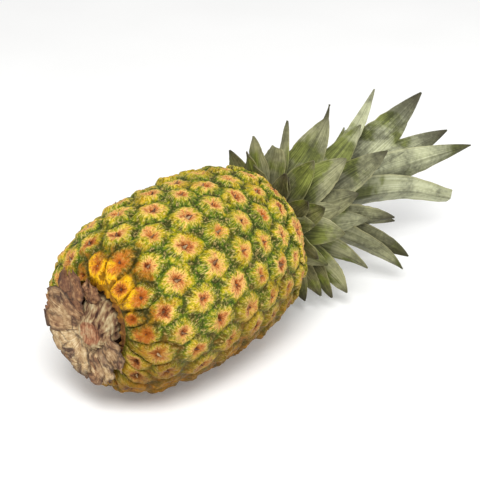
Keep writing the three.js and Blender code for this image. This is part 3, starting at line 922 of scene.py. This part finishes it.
    # Cream lines and brown lines along the streaks, strongest between the centre and the rim.
    line_room = add(tree, "ShaderNodeMapRange", {0: share, 1: 0.08, 2: 0.3, 3: 0.0, 4: 1.0}).outputs[0]
    line_end = add(tree, "ShaderNodeMapRange", {0: share, 1: 0.7, 2: 0.95, 3: 1.0, 4: 0.15}).outputs[0]
    room = add(tree, "ShaderNodeMath", {0: line_room, 1: line_end}, operation="MULTIPLY").outputs[0]
    pale_line = add(tree, "ShaderNodeMapRange", {
        0: fine_streaks, 1: 0.54, 2: 0.68, 3: 0.0, 4: 0.75,
    }).outputs[0]
    pale_line = add(tree, "ShaderNodeMath", {0: pale_line, 1: room}, operation="MULTIPLY").outputs[0]
    pale_line = add(tree, "ShaderNodeMath", {0: pale_line, 1: unripe}, operation="MULTIPLY").outputs[0]
    cream = linear("#f0cc84")
    colour = add(tree, "ShaderNodeMix", {0: pale_line, 6: colour, 7: cream}, data_type="RGBA").outputs[2]
    dark_line = add(tree, "ShaderNodeMapRange", {
        0: fine_streaks, 1: 0.46, 2: 0.34, 3: 0.0, 4: 0.7,
    }).outputs[0]
    dark_line = add(tree, "ShaderNodeMath", {0: dark_line, 1: room}, operation="MULTIPLY").outputs[0]
    brown = linear("#70360f")
    colour = add(tree, "ShaderNodeMix", {0: dark_line, 6: colour, 7: brown}, data_type="RGBA").outputs[2]

    # Dark and pale specks all over.
    speck_share = add(tree, "ShaderNodeMapRange", {0: specks, 1: 0.54, 2: 0.72, 3: 0.0, 4: 0.5}).outputs[0]
    speck_share = add(tree, "ShaderNodeMath", {0: speck_share, 1: unripe}, operation="MULTIPLY").outputs[0]
    colour = add(tree, "ShaderNodeMix", {0: speck_share, 6: colour, 7: cream}, data_type="RGBA").outputs[2]
    pit_share = add(tree, "ShaderNodeMapRange", {0: specks, 1: 0.44, 2: 0.3, 3: 0.0, 4: 0.55}).outputs[0]
    pit = linear("#3c2606")
    colour = add(tree, "ShaderNodeMix", {0: pit_share, 6: colour, 7: pit}, data_type="RGBA").outputs[2]

    # Low on the fruit the skin is painted a darker tan, as shade on the fruit's low side.
    low_noise = add(tree, "ShaderNodeMapRange", {0: broad, 1: 0.3, 2: 0.7, 3: -0.012, 4: 0.012}).outputs[0]
    height = add(tree, "ShaderNodeMath", {0: spot.outputs[2], 1: low_noise}, operation="ADD").outputs[0]
    low_side_shade = add(tree, "ShaderNodeMapRange", {0: height, 1: 0.068, 2: 0.022, 3: 0.0, 4: 0.85}).outputs[0]
    tan = add(tree, "ShaderNodeValToRGB", {0: patches}, ramp=[
        (0.3, "#301c00"), (0.5, "#6a4204"), (0.7, "#a46c18"),
    ]).outputs[0]
    colour = add(tree, "ShaderNodeMix", {0: low_side_shade, 6: colour, 7: tan}, data_type="RGBA").outputs[2]

    # The recess at the ends, past the last eyes, is dry and brown.
    dry = add(tree, "ShaderNodeValToRGB", {0: patches}, ramp=[
        (0.28, "#3a2418"), (0.5, "#5c3c2a"), (0.74, "#8e663e"),
    ]).outputs[0]
    gold_lip = add(tree, "ShaderNodeValToRGB", {0: patches}, ramp=[
        (0.28, "#4c2814"), (0.45, "#8a5816"), (0.6, "#b88416"), (0.74, "#cc9c24"),
    ]).outputs[0]
    lip_share = add(tree, "ShaderNodeMapRange", {0: ripe, 1: 0.3, 2: 0.8, 3: 0.15, 4: 1.0}).outputs[0]
    lip = add(tree, "ShaderNodeMix", {0: lip_share, 6: dry, 7: gold_lip}, data_type="RGBA").outputs[2]
    past = add(tree, "ShaderNodeMath", {
        0: share, 1: (1 + LIP_MARK) / 2,
    }, operation="GREATER_THAN").outputs[0]
    colour = add(tree, "ShaderNodeMix", {0: past, 6: colour, 7: lip}, data_type="RGBA").outputs[2]
    deep = add(tree, "ShaderNodeMath", {
        0: share, 1: (LIP_MARK + DEPTH_MARK) / 2,
    }, operation="GREATER_THAN").outputs[0]
    colour = add(tree, "ShaderNodeMix", {0: deep, 6: colour, 7: dry}, data_type="RGBA").outputs[2]
    tree.links.new(colour, shader.inputs["Base Color"])

    relief = add(tree, "ShaderNodeMath", {0: streaks, 1: patches}, operation="ADD").outputs[0]
    relief = add(tree, "ShaderNodeMath", {0: relief, 1: specks}, operation="ADD").outputs[0]
    relief = add(tree, "ShaderNodeMath", {0: relief, 1: fine_streaks}, operation="ADD").outputs[0]
    bump = add(tree, "ShaderNodeBump", {"Strength": 0.8, "Distance": 0.7 * MM, "Height": relief}).outputs[0]
    tree.links.new(bump, shader.inputs["Normal"])
    gloss = add(tree, "ShaderNodeMapRange", {0: patches, 1: 0.3, 2: 0.7, 3: 0.4, 4: 0.65}).outputs[0]
    tree.links.new(gloss, shader.inputs["Roughness"])
    shader.inputs["IOR"].default_value = 1.4
    shader.inputs["Specular IOR Level"].default_value = 0.22
    return made


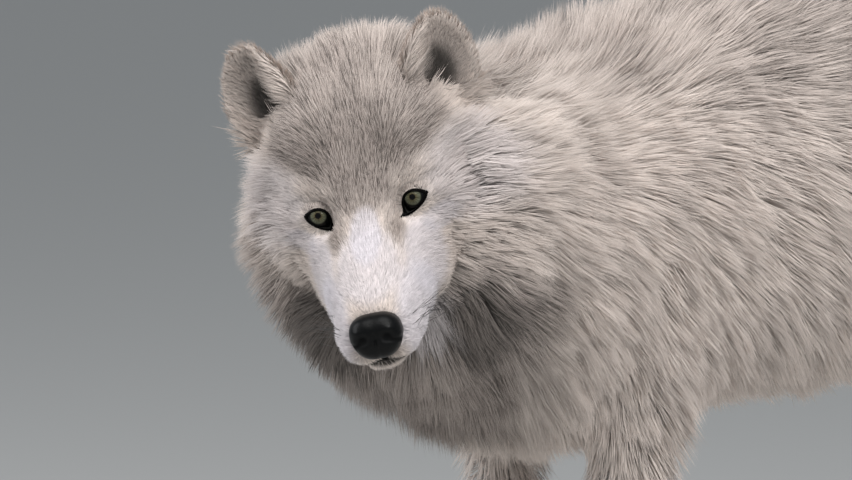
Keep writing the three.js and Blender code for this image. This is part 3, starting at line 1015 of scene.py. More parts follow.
- - -
Please give back all of the records exactly as written.

### Answer to this exercise:
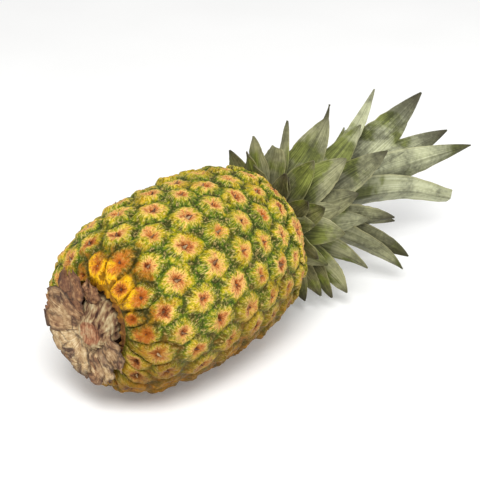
Keep writing the three.js and Blender code for this image. This is part 3, starting at line 922 of scene.py. This part finishes it.
    # Cream lines and brown lines along the streaks, strongest between the centre and the rim.
    line_room = add(tree, "ShaderNodeMapRange", {0: share, 1: 0.08, 2: 0.3, 3: 0.0, 4: 1.0}).outputs[0]
    line_end = add(tree, "ShaderNodeMapRange", {0: share, 1: 0.7, 2: 0.95, 3: 1.0, 4: 0.15}).outputs[0]
    room = add(tree, "ShaderNodeMath", {0: line_room, 1: line_end}, operation="MULTIPLY").outputs[0]
    pale_line = add(tree, "ShaderNodeMapRange", {
        0: fine_streaks, 1: 0.54, 2: 0.68, 3: 0.0, 4: 0.75,
    }).outputs[0]
    pale_line = add(tree, "ShaderNodeMath", {0: pale_line, 1: room}, operation="MULTIPLY").outputs[0]
    pale_line = add(tree, "ShaderNodeMath", {0: pale_line, 1: unripe}, operation="MULTIPLY").outputs[0]
    cream = linear("#f0cc84")
    colour = add(tree, "ShaderNodeMix", {0: pale_line, 6: colour, 7: cream}, data_type="RGBA").outputs[2]
    dark_line = add(tree, "ShaderNodeMapRange", {
        0: fine_streaks, 1: 0.46, 2: 0.34, 3: 0.0, 4: 0.7,
    }).outputs[0]
    dark_line = add(tree, "ShaderNodeMath", {0: dark_line, 1: room}, operation="MULTIPLY").outputs[0]
    brown = linear("#70360f")
    colour = add(tree, "ShaderNodeMix", {0: dark_line, 6: colour, 7: brown}, data_type="RGBA").outputs[2]

    # Dark and pale specks all over.
    speck_share = add(tree, "ShaderNodeMapRange", {0: specks, 1: 0.54, 2: 0.72, 3: 0.0, 4: 0.5}).outputs[0]
    speck_share = add(tree, "ShaderNodeMath", {0: speck_share, 1: unripe}, operation="MULTIPLY").outputs[0]
    colour = add(tree, "ShaderNodeMix", {0: speck_share, 6: colour, 7: cream}, data_type="RGBA").outputs[2]
    pit_share = add(tree, "ShaderNodeMapRange", {0: specks, 1: 0.44, 2: 0.3, 3: 0.0, 4: 0.55}).outputs[0]
    pit = linear("#3c2606")
    colour = add(tree, "ShaderNodeMix", {0: pit_share, 6: colour, 7: pit}, data_type="RGBA").outputs[2]

    # Low on the fruit the skin is painted a darker tan, as shade on the fruit's low side.
    low_noise = add(tree, "ShaderNodeMapRange", {0: broad, 1: 0.3, 2: 0.7, 3: -0.012, 4: 0.012}).outputs[0]
    height = add(tree, "ShaderNodeMath", {0: spot.outputs[2], 1: low_noise}, operation="ADD").outputs[0]
    low_side_shade = add(tree, "ShaderNodeMapRange", {0: height, 1: 0.068, 2: 0.022, 3: 0.0, 4: 0.85}).outputs[0]
    tan = add(tree, "ShaderNodeValToRGB", {0: patches}, ramp=[
        (0.3, "#301c00"), (0.5, "#6a4204"), (0.7, "#a46c18"),
    ]).outputs[0]
    colour = add(tree, "ShaderNodeMix", {0: low_side_shade, 6: colour, 7: tan}, data_type="RGBA").outputs[2]

    # The recess at the ends, past the last eyes, is dry and brown.
    dry = add(tree, "ShaderNodeValToRGB", {0: patches}, ramp=[
        (0.28, "#3a2418"), (0.5, "#5c3c2a"), (0.74, "#8e663e"),
    ]).outputs[0]
    gold_lip = add(tree, "ShaderNodeValToRGB", {0: patches}, ramp=[
        (0.28, "#4c2814"), (0.45, "#8a5816"), (0.6, "#b88416"), (0.74, "#cc9c24"),
    ]).outputs[0]
    lip_share = add(tree, "ShaderNodeMapRange", {0: ripe, 1: 0.3, 2: 0.8, 3: 0.15, 4: 1.0}).outputs[0]
    lip = add(tree, "ShaderNodeMix", {0: lip_share, 6: dry, 7: gold_lip}, data_type="RGBA").outputs[2]
    past = add(tree, "ShaderNodeMath", {
        0: share, 1: (1 + LIP_MARK) / 2,
    }, operation="GREATER_THAN").outputs[0]
    colour = add(tree, "ShaderNodeMix", {0: past, 6: colour, 7: lip}, data_type="RGBA").outputs[2]
    deep = add(tree, "ShaderNodeMath", {
        0: share, 1: (LIP_MARK + DEPTH_MARK) / 2,
    }, operation="GREATER_THAN").outputs[0]
    colour = add(tree, "ShaderNodeMix", {0: deep, 6: colour, 7: dry}, data_type="RGBA").outputs[2]
    tree.links.new(colour, shader.inputs["Base Color"])

    relief = add(tree, "ShaderNodeMath", {0: streaks, 1: patches}, operation="ADD").outputs[0]
    relief = add(tree, "ShaderNodeMath", {0: relief, 1: specks}, operation="ADD").outputs[0]
    relief = add(tree, "ShaderNodeMath", {0: relief, 1: fine_streaks}, operation="ADD").outputs[0]
    bump = add(tree, "ShaderNodeBump", {"Strength": 0.8, "Distance": 0.7 * MM, "Height": relief}).outputs[0]
    tree.links.new(bump, shader.inputs["Normal"])
    gloss = add(tree, "ShaderNodeMapRange", {0: patches, 1: 0.3, 2: 0.7, 3: 0.4, 4: 0.65}).outputs[0]
    tree.links.new(gloss, shader.inputs["Roughness"])
    shader.inputs["IOR"].default_value = 1.4
    shader.inputs["Specular IOR Level"].default_value = 0.22
    return made


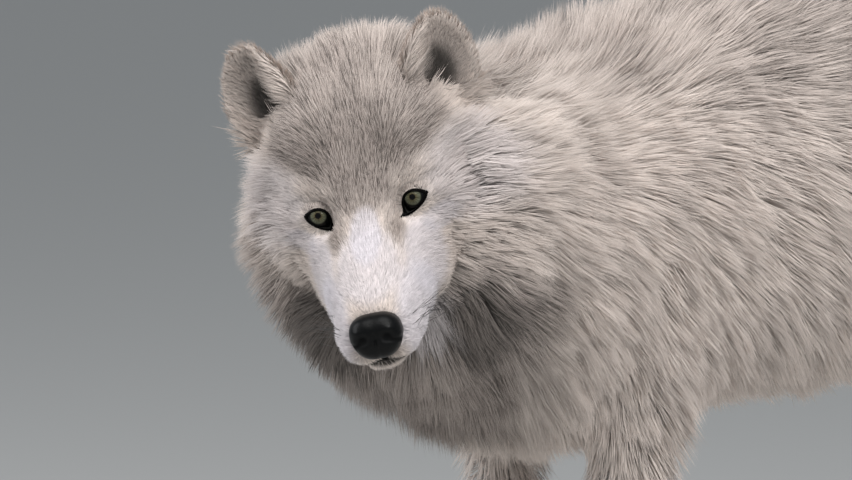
Keep writing the three.js and Blender code for this image. This is part 3, starting at line 1015 of scene.py. More parts follow.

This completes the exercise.